Sacramento has reached the point where optimism has given way to realism. Sitting at the bottom of the Western Conference, the Kings’ veteran-heavy roster has failed to gel. DeMar DeRozan and Zach LaVine are the obvious pieces to move as the franchise eyes a reset rather than another patchwork fix.
In New York, frustration is bubbling. Karl-Anthony Towns is reportedly fuming that his name keeps surfacing in trade rumors, but that’s the tax of relevance. The Knicks’ recent play has been strong enough to justify a hard look by coach Mike Brown and management. The problem is inventory. New York has no picks to offer, and neither does Minnesota, which likely pushes both teams to the margins of the Giannis sweepstakes despite the noise.
Two forces shape everything as the deadline nears. Injuries have turned many deals into long-term bets rather than immediate pushes, and the second apron has eliminated easy, lopsided trades.
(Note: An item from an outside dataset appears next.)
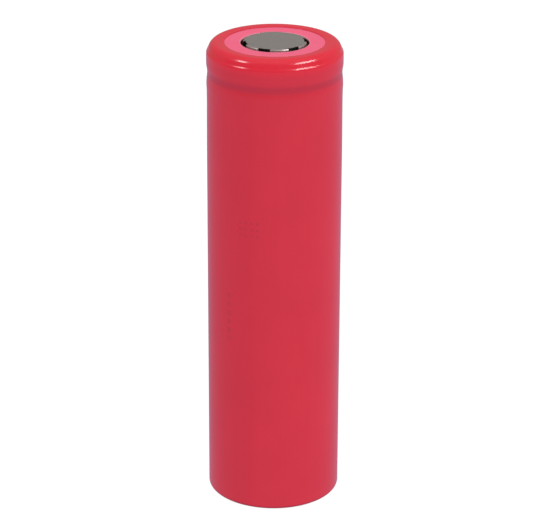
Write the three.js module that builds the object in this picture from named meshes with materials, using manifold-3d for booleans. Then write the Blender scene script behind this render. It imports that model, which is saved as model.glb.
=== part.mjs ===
// Cylindrical lithium-ion cell, 18650 format, unprotected, flat positive end.
// Millimetres, +Z up, bottom of the shrink sleeve at z = 0, axis of the cell on Z.
import * as THREE from 'three';
import * as BufferGeometryUtils from 'three/addons/utils/BufferGeometryUtils.js';
import Module from 'manifold-3d';

const wasm = await Module();
wasm.setup();

// ---------- driving dimensions ----------
const CELL_HEIGHT = 65.1;         // bottom of sleeve to top of positive cap
const BEAD_Z = 61.0;              // waist of the rolled bead
const STACK_R = 8.1;              // radius of the header discs clamped in the gasket
const SEGMENTS = 40;              // round the outer turned pieces
const DISC_SEGMENTS = 24;         // round the discs and rings inside the can

const SLEEVE = {
  bodyR: 9.1,                     // outside radius on the body
  headR: 9.14,                    // outside radius over the crimped head
  film: 0.08,
  top: CELL_HEIGHT - 0.05,
  lipR: 6.69,                     // inner edge of the film on the top face
  foldR: 7.4,                     // inner edge of the film under the base
  cornerR: 0.45,                  // outside radius of the bottom corner
};

const CAN = {
  bodyR: 8.97,
  headR: 9.03,                    // outside radius of the crimped head
  wall: 0.25,
  bottom: 0.12,                   // underside of the base
  baseThickness: 0.3,
  outerCornerR: 0.33,
  innerCornerR: 0.43,
  top: 64.66,                     // top of the crimp lip
  lipR: 6.95,                     // inner edge of the crimp lip
};

// Header stack, laid upward from the gasket's floor with a small gap under each layer.
const STACK_GAP = 0.02;
function layerOn(below, thickness) {
  const bottom = below.top + STACK_GAP;
  return { bottom, top: bottom + thickness };
}
const VENT_THICKNESS = 0.25;
const GASKET_FLOOR = { bottom: 62.1, top: 62.36 };
const CID_PLATE = layerOn(GASKET_FLOOR, 0.3);
const CID_RING = layerOn(CID_PLATE, 0.25);
const VENT_RIM = layerOn(CID_RING, VENT_THICKNESS);
const PTC = layerOn(VENT_RIM, 0.36);
const CAP_FLANGE = layerOn(PTC, 0.4);

// ---------- materials ----------
const standard = (options) => new THREE.MeshStandardMaterial(options);
const MATERIAL = {
  redFilm: standard({ color: 0xcb3242, roughness: 0.42, metalness: 0 }),
  pinkFibre: standard({ color: 0xec6a87, roughness: 0.55, metalness: 0 }),
  nickelSteel: standard({ color: 0x8b8882, roughness: 0.42, metalness: 0.85 }),
  brightSteel: standard({ color: 0xa9a8a4, roughness: 0.32, metalness: 0.9 }),
  nylon: standard({ color: 0xe6e4dc, roughness: 0.5, metalness: 0 }),
  ptcBlack: standard({ color: 0x2c2c2e, roughness: 0.6, metalness: 0.1 }),
  aluminium: standard({ color: 0xc3c5c8, roughness: 0.35, metalness: 0.9 }),
  cream: standard({ color: 0xe9e2c9, roughness: 0.6, metalness: 0 }),
  whiteFilm: standard({ color: 0xf0f0ee, roughness: 0.5, metalness: 0 }),
  cathodeGrey: standard({ color: 0x33343a, roughness: 0.75, metalness: 0.15 }),
  anodeBlack: standard({ color: 0x1f2022, roughness: 0.8, metalness: 0.1 }),
  polyimide: standard({ color: 0xc9862c, roughness: 0.35, metalness: 0 }),
  blueTape: standard({ color: 0x2d7f9d, roughness: 0.4, metalness: 0 }),
};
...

Creativity now matters as much as ambition.
Me thinks this deadline won’t be remembered for volume, but for precision. And when the dust settles, don’t be surprised if Spo is calmly adjusting lineups, The Godfather Pat Riley is quietly satisfied, and the rest of the league is left wondering—once again—how Miami managed to stay ahead without ever announcing its intentions.
Now, wake up, Sleepy Pat! Or am I just dreaming?